# Any 4.2.2 ROMS with strong signal



## A1Barrett (Apr 26, 2012)

The 4.2.2 ROMS that are out rock.....except for signal strength. Are they're any newer ROMS out there with good signal strength?

Why is it like that BTW?
Sent from my SCH-I535 using RootzWiki


----------



## coldconfession13 (Jun 15, 2011)

It is the way 4.2.2 reports signal


----------



## mentose457 (Aug 26, 2011)

coldconfession13 said:


> It is the way 4.2.2 reports signal


Not from my experience. At work I get no data with AOSP. Running any TW ROM I can connect and browse the web.


----------



## kismet769 (Jun 7, 2011)

I'm getting full signal on Liquid.

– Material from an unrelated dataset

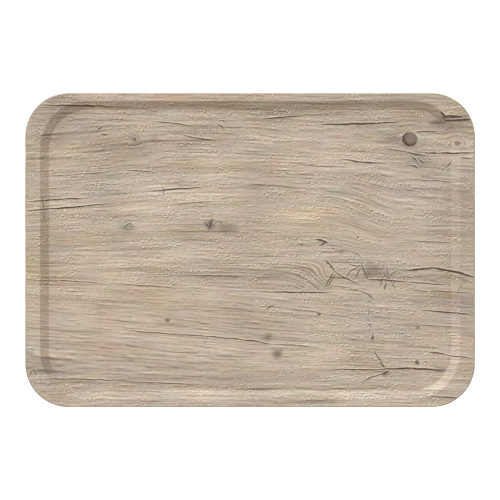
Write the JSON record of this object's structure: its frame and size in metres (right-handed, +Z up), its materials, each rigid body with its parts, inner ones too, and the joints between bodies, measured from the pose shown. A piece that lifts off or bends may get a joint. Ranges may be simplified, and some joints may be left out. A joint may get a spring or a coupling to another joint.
{
  "type": "serving tray",
  "caption": "Rectangular pressed-laminate serving tray with a printed wood surface, sloping wall and flat rim that is wider at the ends.",
  "frame": {"origin": "centre of the underside, on the surface the tray stands on", "axes": "+X along the tray's long side, +Y along its short side, +Z up"},
  "size_m": [0.53, 0.37, 0.0163],
  "materials": {
    "clear_resin_top": "clear melamine resin, silky",
    "wood_print": "resin-soaked paper printed as weathered wood",
    "veneer_along": "pressed veneer, grain along the tray",
    "veneer_across": "pressed veneer, grain across the tray",
    "balancing_paper": "resin-soaked paper, plain",
    "clear_resin_under": "clear melamine resin, silky",
    "edge_lacquer": "brown sealing lacquer, satin"
  },
  "bodies": {
    "root": {"clear_overlay": "clear_resin_top", "wood_decor_sheet": "wood_print", "veneer_1": "veneer_along", "veneer_2": "veneer_across", "veneer_3": "veneer_along", "veneer_4": "veneer_across", "veneer_5": "veneer_along", "veneer_6": "veneer_across", "veneer_7": "veneer_along", "balancing_sheet": "balancing_paper", "clear_underlay": "clear_resin_under", "edge_seal": "edge_lacquer"}
  },
  "joints": []
}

No issues with lost data or calls.

Sent from my SCH-I535 using Tapatalk 2


----------



## dznuts (Oct 11, 2011)

mentose457 said:


> Not from my experience. At work I get no data with AOSP. Running any TW ROM I can connect and browse the web.


Menu --> System Settings --> Wireless & Networks --> More... --> Mobile Networks --> Enable Data roaming

I had the same problem when I installed it a couple days ago


----------



## ImaComputa (Sep 8, 2011)

dznuts said:


> Menu --> System Settings --> Wireless & Networks --> More... --> Mobile Networks --> Enable Data roaming
> 
> I had the same problem when I installed it a couple days ago


Won't this cost you money if you roam?


----------



## Goose306 (Sep 12, 2011)

ImaComputa said:


> Won't this cost you money if you roam?


Nah Verizon doesn't charge for domestic roaming.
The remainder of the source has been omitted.